Set task :: Write out only the lines running from the one that contains "for corner in" to the end of the material, both ends included.

Data ::
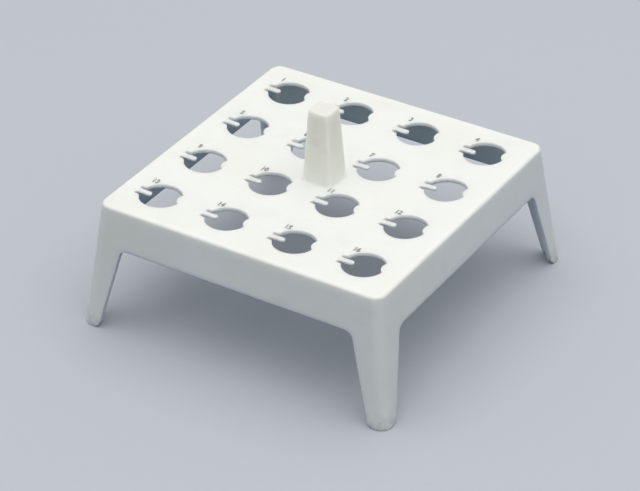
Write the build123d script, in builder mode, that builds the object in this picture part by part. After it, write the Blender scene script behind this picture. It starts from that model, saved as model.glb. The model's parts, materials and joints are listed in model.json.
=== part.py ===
from build123d import *
from math import cos, radians, sin, tan
import os

# Tube rack for sixteen microcentrifuge tubes, moulded in one piece: a square plate
# with the tube holes, a skirt round it, four legs that carry on down from the
# corners of the skirt, and a tapered post in the middle to lift it by.
# Sizes are in millimetres and degrees.  The floor is z = 0, the middle of the plate
# is over the origin, and the finger in each hole points along +X.

# ---- plate, skirt and legs ----
top_side = 86.0             # square top, measured to where its edges would meet
standing_height = 36.9      # floor to the rim of the plate
skirt_depth = 11.6          # rim of the plate to the lower edge of the skirt
wall_draft = 7.0            # lean of the walls and legs, which spread going down
wall = 1.5                  # thickness of the skirt and legs
plate = 1.3                 # thickness of the perforated top
sag = 0.88                  # how far the middle of the plate has sunk
rim_width = 1.6             # level rim round the sunken part
rim_step = 0.02             # the sunken form starts this much above the rim, to meet it cleanly
corner_radius = 3.2         # upright corners
top_edge_radius = 0.8       # round the top of the plate
leg_width_at_skirt = 9.0    # from the corner to the free edge of a leg, at the skirt
leg_width_at_foot = 5.3     # the same at the floor
arch_radius = 2.8           # where a leg runs into the skirt
foot_radius = 2.2           # free lower corner of each leg blade

# ---- tube holes ----
places_per_side = 4
pitch = 20.8
hole_diameter = 11.6
finger_width = 1.5
finger_thickness = 0.75     # thinner than the plate, so that it bends
finger_offset = -0.4        # the finger runs a little to one side of the middle
finger_reach = 3.15         # how far its tip reaches in over the hole
slot_width = 1.2            # relief slot on each side of the finger
slot_run = 1.3              # how far a slot runs into the plate past the hole
stop_radius = 3.0           # rounded stop that faces the finger
stop_reach = 1.2            # how far the stop reaches in over the hole
stop_angle = 14.0           # where the stop sits, turned from +X

# ---- lifting post ----
post_height = 21.0          # above the sunken middle of the plate
post_base = 8.7             # square side where it meets the plate
post_tip = 6.3              # square side at its flat end
post_corner_radius = 0.8
post_tip_radius = 0.5
post_root_radius = 0.8
post_wall = 1.4             # the post is cored from below

# ---- worked out from the sizes above ----
spread = tan(radians(wall_draft))
wall_across = wall / cos(radians(wall_draft))
skirt_height = standing_height - skirt_depth
plate_underside = standing_height - plate
half_at_skirt = top_side / 2 + skirt_depth * spread
half_at_floor = top_side / 2 + standing_height * spread
arch_half_top = half_at_skirt - leg_width_at_skirt
arch_half_floor = half_at_floor - leg_width_at_foot
cavity_side = top_side + 2 * plate * spread - 2 * wall_across
cavity_floor_side = cavity_side + 2 * plate_underside * spread
middle_top = standing_height - sag
sag_reach = top_side / 2 - rim_width
post_slope = (post_base - post_tip) / 2 / post_height
post_root_depth = plate / 2
core_root_depth = 2 * plate
core_side = post_base + 2 * core_root_depth * post_slope - 2 * post_wall
core_height = core_root_depth + post_height - post_wall
core_tip = core_side - 2 * core_height * post_slope
hole_cut = sag + 2 * plate
finger_gap = hole_diameter / 2 - finger_reach
slot_reach = hole_diameter / 2 + slot_run
slot_spacing = finger_width + slot_width
finger_length = hole_diameter
relief_length = slot_reach - slot_width / 2
stop_centre = hole_diameter / 2 - stop_reach + stop_radius
stop_x = stop_centre * cos(radians(stop_angle))
stop_y = stop_centre * sin(radians(stop_angle))


def square_taper(lower_side, upper_side, height, mode=Mode.ADD):
    """A square block on its base, with four flat sides that lean in or out evenly."""
    inset = (lower_side - upper_side) / 2
    far = lower_side - inset
    on_base = (Align.CENTER, Align.MIN, Align.CENTER)
    return Wedge(
        lower_side, height, lower_side, inset, inset, far, far, (90, 0, 0), on_base, mode
    )


def sunken_point(x, y):
    """A point of the plate's top, which sinks quickly from the rim, then flattens out."""
    from_side = 1 - abs(x / sag_reach) ** 3
    from_end = 1 - abs(y / sag_reach) ** 3
    return Vector(x, y, standing_height + rim_step - sag * from_side * from_end)


# One tube hole seen from above: a round hole, a springy finger between two slots
# that reaches in from -X, and a small rounded stop opposite, so that a tube is held
# between three places while its cone hangs free.
with BuildSketch() as tube_place:
    Circle(hole_diameter / 2)
    with Locations((-slot_reach / 2, finger_offset)):
        with GridLocations(0, slot_spacing, 1, 2):
            SlotOverall(slot_reach, slot_width)
    with Locations((-finger_gap - finger_length / 2, finger_offset)):
        SlotOverall(finger_length, finger_width, mode=Mode.SUBTRACT)
    with Locations((stop_x, stop_y)):
        Circle(stop_radius, mode=Mode.SUBTRACT)

# The opening between two legs, seen from the side.  It narrows going up, its upper
# corners run round into the skirt, and the strip below the floor rounds the feet.
with BuildSketch() as leg_arch:
    with BuildLine():
        Polyline(
            (-half_at_floor, -foot_radius),
            (-half_at_floor, 0),
            (-arch_half_floor, 0),
            (-arch_half_top, skirt_height),
            (arch_half_top, skirt_height),
            (arch_half_floor, 0),
            (half_at_floor, 0),
            (half_at_floor, -foot_radius),
            close=True,
        )
    make_face()
    fillet(leg_arch.vertices().group_by(Axis.Y)[-1], arch_radius)
    foot_corners = leg_arch.vertices().group_by(Axis.Y)[1].sort_by(Axis.X)[1:-1]
    fillet(foot_corners, foot_radius)

# The shallow space above the sunken plate, level with the rim at its edge.
sag_steps = [sag_reach * step / 8 for step in range(-8, 9)]
sunken_top = Face.make_surface_from_array_of_points(
    [[sunken_point(x, y) for y in sag_steps] for x in sag_steps], tol=0.002
)
with BuildPart() as hollow:
    extrude(sunken_top, amount=2 * plate, dir=(0, 0, 1))

# The space underneath, which keeps the skirt, legs and sunken plate at one thickness.
with BuildPart() as underside:
    square_taper(cavity_floor_side, cavity_side, plate_underside)
    fillet(underside.edges().filter_by(Plane.XY, reverse=True), corner_radius - wall)
    with Locations((0, 0, -plate)):
        add(hollow.part, mode=Mode.SUBTRACT)

# The sixteen pockets under the fingers, each as wide as to the middle of its slots.
with BuildPart() as finger_reliefs:
    with BuildSketch(Plane.XY.offset(middle_top - 2 * plate)):
        with GridLocations(pitch, pitch, places_per_side, places_per_side):
            with Locations((-relief_length / 2, finger_offset)):
                Rectangle(relief_length, slot_spacing)
    extrude(amount=hole_cut)
    with Locations((0, 0, -finger_thickness)):
        add(hollow.part, mode=Mode.SUBTRACT)

# The post by itself, rooted inside the middle of the plate.
with BuildPart() as post:
    with Locations((0, 0, middle_top - post_root_depth)):
        square_taper(
            post_base + 2 * post_root_depth * post_slope,
            post_tip,
            post_height + post_root_depth,
        )
    fillet(post.edges().filter_by(Plane.XY, reverse=True), post_corner_radius)
    fillet(post.faces().sort_by(Axis.Z)[-1].edges(), post_tip_radius)

with BuildPart() as tube_rack:
    # Outside of the plate, skirt and legs, drafted so that it leaves its mould.
    square_taper(2 * half_at_floor, top_side, standing_height)
    fillet(tube_rack.edges().filter_by(Plane.XY, reverse=True), corner_radius)
    fillet(tube_rack.faces().sort_by(Axis.Z)[-1].edges(), top_edge_radius)

    # Sink the plate, and blend the post into it at its root.
    add(hollow.part, mode=Mode.SUBTRACT)
    add(post.part)
    plate_top = tube_rack.faces().filter_by(GeomType.BSPLINE).sort_by(SortBy.AREA)[-1]
    fillet(plate_top.inner_wires()[0].edges(), post_root_radius)

    # Hollow it from below, up into the post as well.
    add(underside.part, mode=Mode.SUBTRACT)
    with Locations((0, 0, middle_top - core_root_depth)):
        square_taper(core_side, core_tip, core_height, mode=Mode.SUBTRACT)

    # Open the sides between the legs, front to back and then side to side.
    for side in (Plane.XZ, Plane.YZ):
        with BuildSketch(side):
            add(leg_arch.sketch)
        extrude(amount=half_at_floor, both=True, mode=Mode.SUBTRACT)

    # Sixteen places for tubes.
    with BuildSketch(Plane.XY.offset(standing_height)):
        with GridLocations(pitch, pitch, places_per_side, places_per_side):
            add(tube_place.sketch)
    extrude(amount=-hole_cut, mode=Mode.SUBTRACT)
    add(finger_reliefs.part, mode=Mode.SUBTRACT)

tube_rack.part.label = "tube_rack"
os.makedirs("parts", exist_ok=True)
export_step(tube_rack.part, "parts/tube_rack.step")
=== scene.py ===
# %% [markdown]
# # Finishing a microcentrifuge tube rack in Blender
#
# The rack is one white polypropylene moulding that is pushed into crushed ice. It has a
# plate with sixteen tube holes, a skirt, four splayed legs and a post to lift it by.
# Its shape was drawn as a solid already, so this lesson starts from that solid. It softens
# the edges as a mould does, adds the moulded place numbers, and builds the plastic itself
# out of shader nodes. Blender works in metres, so small sizes are written as so many MM.

# %% Load the finished solid
import json
from math import cos, degrees, radians, sin

import bmesh
import bpy
from mathutils import Matrix, Vector
from mathutils.bvhtree import BVHTree


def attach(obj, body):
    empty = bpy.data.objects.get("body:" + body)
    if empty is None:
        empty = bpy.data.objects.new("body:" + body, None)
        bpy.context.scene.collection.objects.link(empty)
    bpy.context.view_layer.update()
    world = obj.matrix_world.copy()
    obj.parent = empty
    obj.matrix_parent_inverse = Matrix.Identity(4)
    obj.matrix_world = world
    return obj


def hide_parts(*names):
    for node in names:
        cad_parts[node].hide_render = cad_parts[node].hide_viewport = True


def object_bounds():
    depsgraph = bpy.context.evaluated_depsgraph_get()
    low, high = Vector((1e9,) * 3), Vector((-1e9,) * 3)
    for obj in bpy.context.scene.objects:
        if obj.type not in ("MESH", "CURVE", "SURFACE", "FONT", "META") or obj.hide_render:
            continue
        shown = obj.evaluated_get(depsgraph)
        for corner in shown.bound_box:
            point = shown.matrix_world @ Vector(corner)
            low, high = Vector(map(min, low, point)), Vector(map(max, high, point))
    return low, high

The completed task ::
        for corner in shown.bound_box:
            point = shown.matrix_world @ Vector(corner)
            low, high = Vector(map(min, low, point)), Vector(map(max, high, point))
    return low, high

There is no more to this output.